Jungle
Danny Collins

Danny Collins

Movie
Director(s): 
Genre: 
In Theatres: 
Apr 03, 2015
Grade:
B+
Running Time: 
106 minutes

There’s always been the notion that money and fame changes a person. Many young musicians oftentimes claim they’re the exception but then due to various reasons fall into the downward spiral of sex, drugs, and rock and roll. Is it ever too late to change, though? Inspired by a true story, Danny Collins explores that possibility with a singer who does a 180 on his life when his manager gives him a 40-year-old letter from John Lennon that makes him rethink his choices and want to become a better person.

 

Danny Collins (Al Pacino) is a rocker who spent the majority of his younger years living the high life doing whatever he wanted.
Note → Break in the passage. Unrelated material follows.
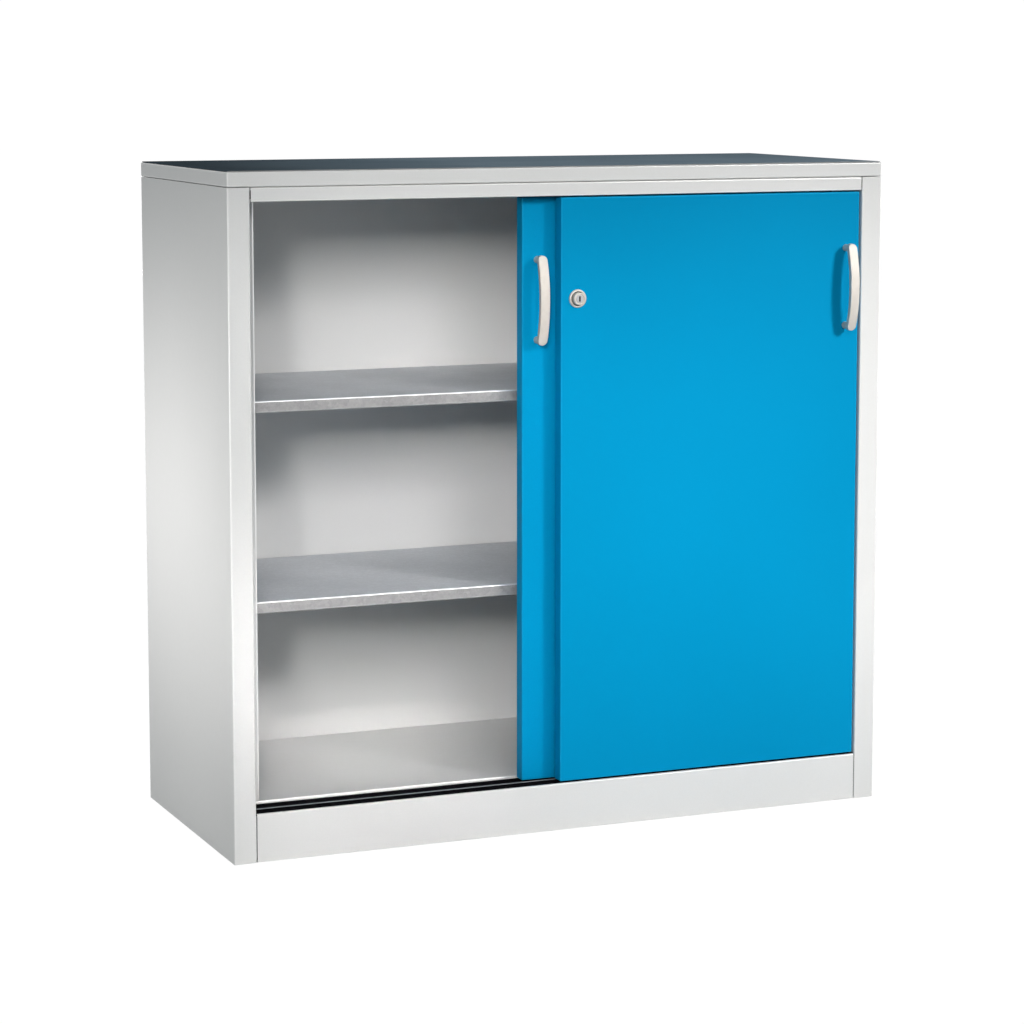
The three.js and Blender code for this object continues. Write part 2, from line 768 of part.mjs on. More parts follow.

Now that he’s much older he starts to question his lavish lifestyle, but it isn’t until an undelivered letter from John Lennon telling him that fame and fortune doesn’t have to affect your music writing that Danny actually starts to take the necessary steps to change his life and start writing again. More importantly, he also want to reconnect with the son he’s never met and try to mend those bridges. Sometimes it really is better to be late than never.

 

Al Pacino gives his best performance in recent memory as the rockstar looking to turn his life around. He easily has that larger-than-life persona that captures the mega millionaire Danny Collins, but there’s also a sweetness and tenderly love underneath his hardened outside that makes him such an interesting character. He makes it easy to sympathise with a character who has done his fair share of despicable things, but in the end wants to make it right.

 

The film also features a strong supporting cast consisting of Christopher Plummer, Annette Bening, Jennifer Garner, and Bobby Cannavale as Collins’ son. The film isn’t afraid of being humorous one minute and then getting serious the next. It’s the story of one man’s journey for redemption and explores both the good and the bad. Ultimately it’s an uplifting and family friendly film, but that doesn’t stop it from being mature when it needs to be.